Alguém deveria lembrar ao governador de São Paulo, Márcio França, que direito a moradia DIGNA (isso não se soluciona com casinha no meio do nada como o MCMV tentou nos últimos longos anos) é um direito constitucional. Justamente por este motivo, a moradia digna a TODOS é algo a ser observado pelo estado.
Poderia esperar de um amigo leigo numa conversa de praça, de um taxista embebido na cultura tradicional, ou até de um jornalista que tem que dizer a pauta de grandes emissoras que se portam como querem sem aferir minimamente a lógica constitucional que deveria a priori ser respeitada. Mas de um governador não! Um governador não deveria reduzir a tragédia humana dos que não tem habitação no seu Estado a sentenças como: “Devemos convencer as pessoas a não morar desses jeito” se o Estado em que governa não garante outro jeito DIGNO. O problema de um morador de São Paulo, seja ele o Silvio Santos ou o anonimo da cracolândia, é antes de mais nada um problema de São Paulo, pois afeta a todos — Seja o Silvio Santos querer obstruir com um empreendimento a paisagem do projeto da Lina Bo Bardi, seja o anônimo morador da cracolândia ali largado pelos cantos.
Mas voltando ao tema:
A imensa maioria das pessoas não são Sem Teto porque querem, imigrantes pobres não são sem teto por que querem, o são porque em geral a fortuna do sistema não sorriu pra eles minimamente. Morar sem teto não é uma escolha do tipo: Vou para aquela ocupação morar com minha família ou compro uma casa nos Jardins? Não é esta a regra de vida que estas pessoas tem.
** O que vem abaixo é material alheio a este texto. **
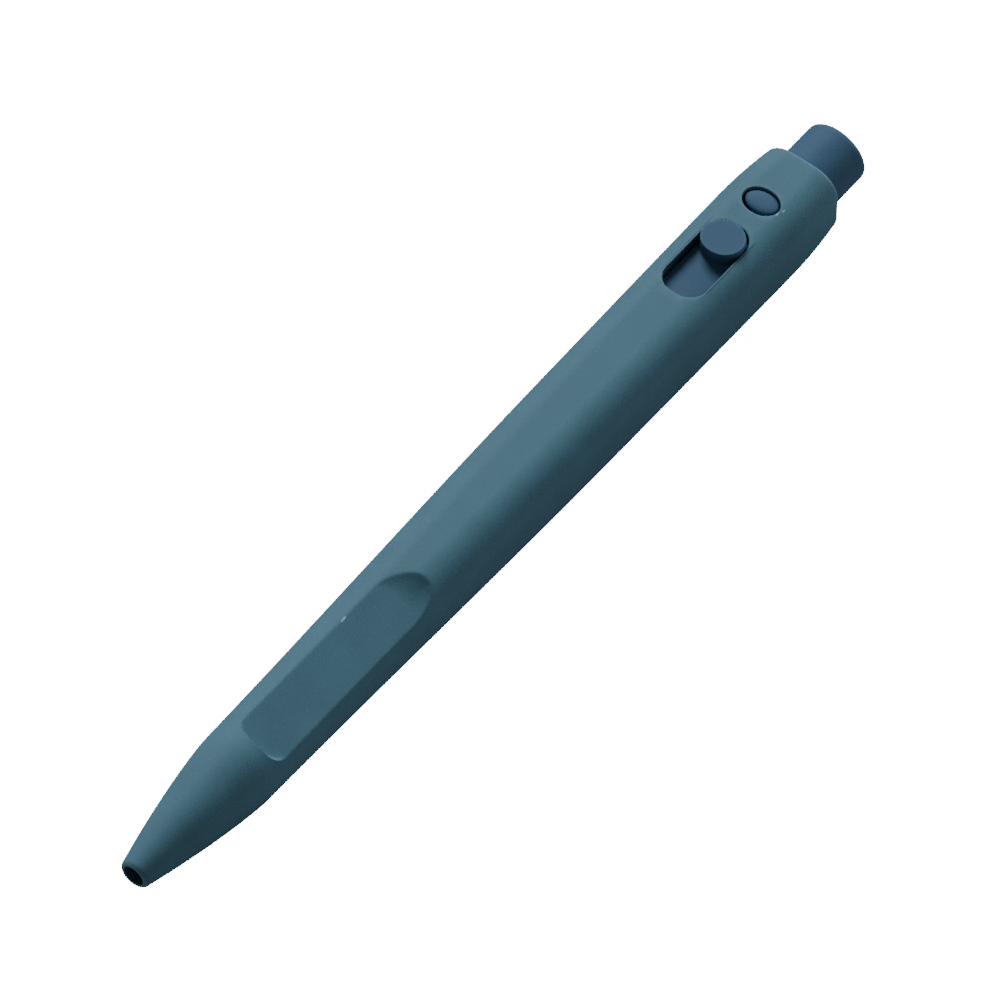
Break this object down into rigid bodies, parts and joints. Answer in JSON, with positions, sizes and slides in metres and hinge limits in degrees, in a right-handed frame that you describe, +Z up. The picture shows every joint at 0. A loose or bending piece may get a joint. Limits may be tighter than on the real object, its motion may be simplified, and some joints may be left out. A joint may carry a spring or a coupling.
{
  "type": "retractable ballpoint pen",
  "caption": "Clipless retractable ballpoint pen: one-piece barrel with grip flats, push button at the rear, and a side button that releases the latched tip.",
  "frame": {"origin": "bottom centre of the pen's box as it lies on its flat underside", "axes": "+X along the pen from the writing tip to the push button, +Z up, out of the face with the release button"},
  "size_m": [0.145, 0.0132, 0.0131],
  "materials": {
    "barrel_plastic": "matte moulded, filled plastic, dull blue-teal",
    "mechanism_plastic": "matte moulded, filled plastic, slightly darker and bluer",
    "spring_steel": "drawn wire",
    "refill_metal": "drawn tube",
    "refill_plastic": "moulded, white",
    "tip_brass": "turned",
    "ball_carbide": "polished",
    "ink": "thick paste, dark blue"
  },
  "bodies": {
    "barrel": {"barrel": "barrel_plastic", "return_spring": "spring_steel"},
    "plunger": {"plunger": "mechanism_plastic", "refill_tube": "refill_metal", "refill_end_plug": "refill_plastic", "refill_tip": "tip_brass", "ink_column": "ink"},
    "tongue": {"release_tongue": "mechanism_plastic"},
    "ball": {"writing_ball": "ball_carbide"}
  },
  "joints": [
    {"name": "plunger_press", "type": "slide", "parent": "barrel", "child": "plunger", "axis": [-1, 0, 0], "range_m": [0, 0.0071], "stiffness_N_per_m": 300, "springref_m": -0.005, "deforming": ["return_spring", "release_tongue"]},
    {"name": "release_press", "type": "hinge", "parent": "plunger", "child": "tongue", "pos_m": [0.0314, 0, 0.0091], "axis": [0, 1, 0], "range_deg": [0, 3.5], "stiffness_Nm_per_rad": 1.2},
    {"name": "ball_roll", "type": "hinge", "parent": "plunger", "child": "ball", "pos_m": [-0.0684, 0, 0.0062], "axis": [0, 1, 0], "continuous": true}
  ]
}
Ao mesmo tempo, todas as edificações hoje ocupadas estiveram lá por anos a fio a espera do nada, sem cumprir um item básico de qualidade urbana da cidade — A Função Social da Propriedade. Repare uma conta simples: Uma revitalização do centro degradado de SP estruturada e tendo como pilar a garantia do direito a moradia DIGNA aos mais pobres produziria:
- qualidade a todos os que andam por São Paulo, pois significaria a revitalização do centro da cidade.
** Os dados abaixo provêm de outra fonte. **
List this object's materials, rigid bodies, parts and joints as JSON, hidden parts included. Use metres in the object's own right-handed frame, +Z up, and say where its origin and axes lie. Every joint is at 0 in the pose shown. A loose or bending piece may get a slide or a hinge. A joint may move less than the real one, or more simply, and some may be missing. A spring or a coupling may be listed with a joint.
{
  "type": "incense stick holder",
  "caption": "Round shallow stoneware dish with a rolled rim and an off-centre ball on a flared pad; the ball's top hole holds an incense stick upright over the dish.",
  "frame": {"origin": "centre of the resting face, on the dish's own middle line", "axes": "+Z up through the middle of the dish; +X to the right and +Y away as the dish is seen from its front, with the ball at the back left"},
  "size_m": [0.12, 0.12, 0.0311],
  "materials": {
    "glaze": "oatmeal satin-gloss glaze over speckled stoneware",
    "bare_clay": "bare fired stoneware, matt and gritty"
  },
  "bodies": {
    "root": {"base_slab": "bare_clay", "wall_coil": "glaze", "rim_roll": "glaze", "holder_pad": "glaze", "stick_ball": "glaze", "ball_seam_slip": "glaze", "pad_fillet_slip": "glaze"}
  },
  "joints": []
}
-Garantia de moradia aos mais pobres próximo a locais de maior estratégia de vida (lazer, emprego, educação).
- Garantia de uso destes elefantes brancos que são os imensos vazios urbanos que estas edificações se tornaram muito antes de estarem ocupadas. Incluindo neste a garantia de uso das infraestruturas urbanas ali instaladas.
Claro que para isso, precisaríamos consolidar instrumentos importantes de técnica, como por exemplo:
Uma rede de arquitetos e urbanistas que garantam a assistência técnica necessária a famílias que não podem pagar por esta. Garantindo assim o direito a arquitetura e a cidade com mais qualidade acessível a toda a população e não apenas aos que podem pagar.
Um corpo multidisciplinar de planejadores urbanos que não desenhem a cidade, ou melhor as regiões metropolitanas visando apensar os interesses econômicos de alguns privilegiados que vivem da especulação de terras e imobiliária. Entre outros.
Mas esta é uma função que caberia, a meu ver, ao governador eleito e ao prefeito eleito. Eles tem ferramentas a sua mão para isso. O Brasil não precisa mais daquele raciocínio que imperou até as décadas de 70 de criminalização da pobreza e da miséria, e o aguardo de que as tragédias ocorram para os seus governantes virem a público falar que era uma tragédia anunciada. Já se tem instrumentos de sobra e experiencias concretas pelo mundo do que dá e não dá certo de resolver nestes casos. Um primeiro passo do governador poderia ser: sentar com diversos movimentos de ocupação, pesquisadores sobre a cidade e metrópole, outros interessados da sociedade civil e abrir um diálogo constante sobre a cidade, as metrópoles e os caminhos para o futuro das sociedades urbanas.
Estes processos são simples?
Não, não são, porém são muito mais corretos que transformar a pobreza humana em um crime social, e culpar o pobre por morar em “condições não dignas” de moradia, enquanto os governos não usam os instrumentos LEGAIS para garantir a função social das propriedades abandonadas no Centro de SP.
Este processo é mais correto do que um governador considerar que já estava diante de uma tragédia anunciada e esperou esta tragédia acontecer para apresentar a opinião pública que a solução é convencer as pessoas que elas não podem estar ali.